Updated: Jul 15
Have you ever put a perfect, beautiful snowman shape into the oven only too pull out something from a rikshaw test that is decidedly NOT a snowman? Yeah, me too. My first cookie decorating attempt began something like that, and ended with me in a pile of icing on the floor crying before heading to the local Piggley Wiggly to buy brownie mix. Don't get discouraged because your cookies have gone the way of the wicked witch of the West and melted into a puddle on the pan. I have some tips that will help them stay tight and toned.
1 Corn starch
Using corn starch in your dough is the easiest way to ensure the edges of your cookie are sharp and clear. I want to look at where the bottom of my cookie and the edge meet and see a 90 degree angle. There isn't much you can do that will cause yout cookies to become the dreaded blob if you add this ingredient.
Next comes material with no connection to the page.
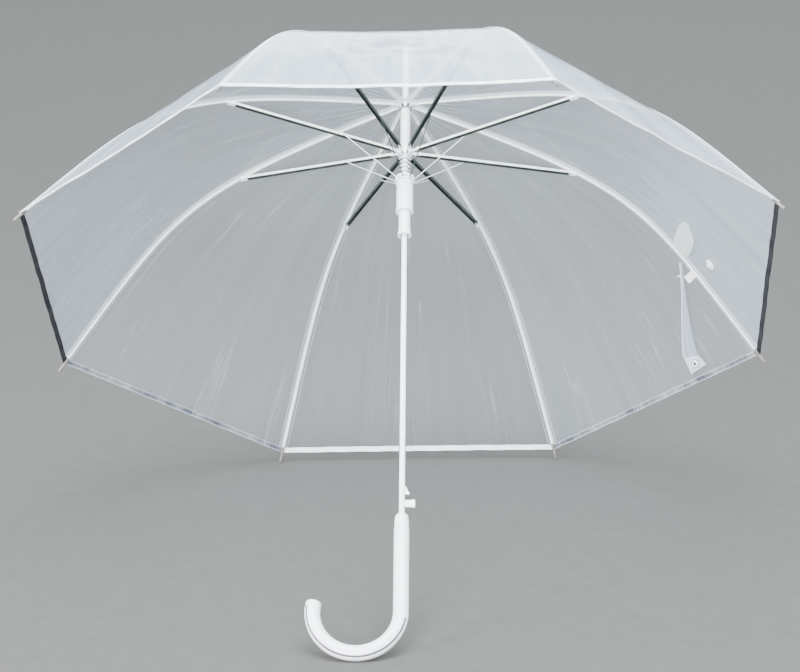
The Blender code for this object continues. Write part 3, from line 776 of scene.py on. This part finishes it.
def rivets():
    """Rivet heads on each stretcher's fork and the pin that each link hooks on."""
    along = Vector((math.cos(CHANNEL_SLOPE), 0, math.sin(CHANNEL_SLOPE)))
    up = Vector((-math.sin(CHANNEL_SLOPE), 0, math.cos(CHANNEL_SLOPE)))
    for k in range(1, RIBS + 1):
        bm = bmesh.new()
        for y, face in ((0.0027, 1), (-0.0027, -1)):
            place = FORK - along * 0.0002 - up * 0.0018
            lie = Matrix.Translation((place.x, y, place.z)) @ Matrix.Rotation(-face * math.pi / 2, 4, "X")
            outline = [(0.0012, 0.0), (0.0012, 0.0003), (0.0009, 0.0006), (0.0004, 0.00075)]
            lathe(bm, outline, rib_frame(k) @ lie, 16)
        place = HUB_PIVOT + along * LINK_REACH - up * LINK_DROP
        lie = Matrix.Translation((place.x, 0.0021, place.z)) @ Matrix.Rotation(-math.pi / 2, 4, "X")
        outline = [(0.0009, 0.0), (0.0009, 0.00032), (0.0006, 0.00036)]
        lathe(bm, outline, rib_frame(k) @ lie, 14)
        piece(f"stretcher_rivets_{k}", tidy_normals(bm), STEEL, f"stretcher_body_{k}")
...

I learned this from The Preppy Kitchen blog. I've been using his sugar cookie recipe since I started making cookies. I'm linking it here https://preppykitchen.com/sugar-cookies/
2.. Hold up... Freeze.
I roll my dough out while it's at room temperature using a silpat mat on bottom with parchment paper on top. Then I flip the mat, add another piece of parchment on top, and put all that jazz into the freezer on a flat baking sheet. The whole kitten caboodle is usually perched atop a giant bag of ready to cook frozen French fries from Sams. Freezing the dough makes for easier cutting and again sharp ,clear edges that you can take a protractor to.
3. Give it a rest!
Don't go messing with your cookies as soon as they leave the oven. Those girls are like me getting myself and my toddlers ready for church: hot, irritated, and in a delicate state! Leave them on the pan before you go trying to move then around. Let then cool for at least 5-10 minutes before touching them to maintain the gorgeous edges we have worked so hard for.
Best of luck! I hope your edges look as sharp as you do when you're rocking that apron!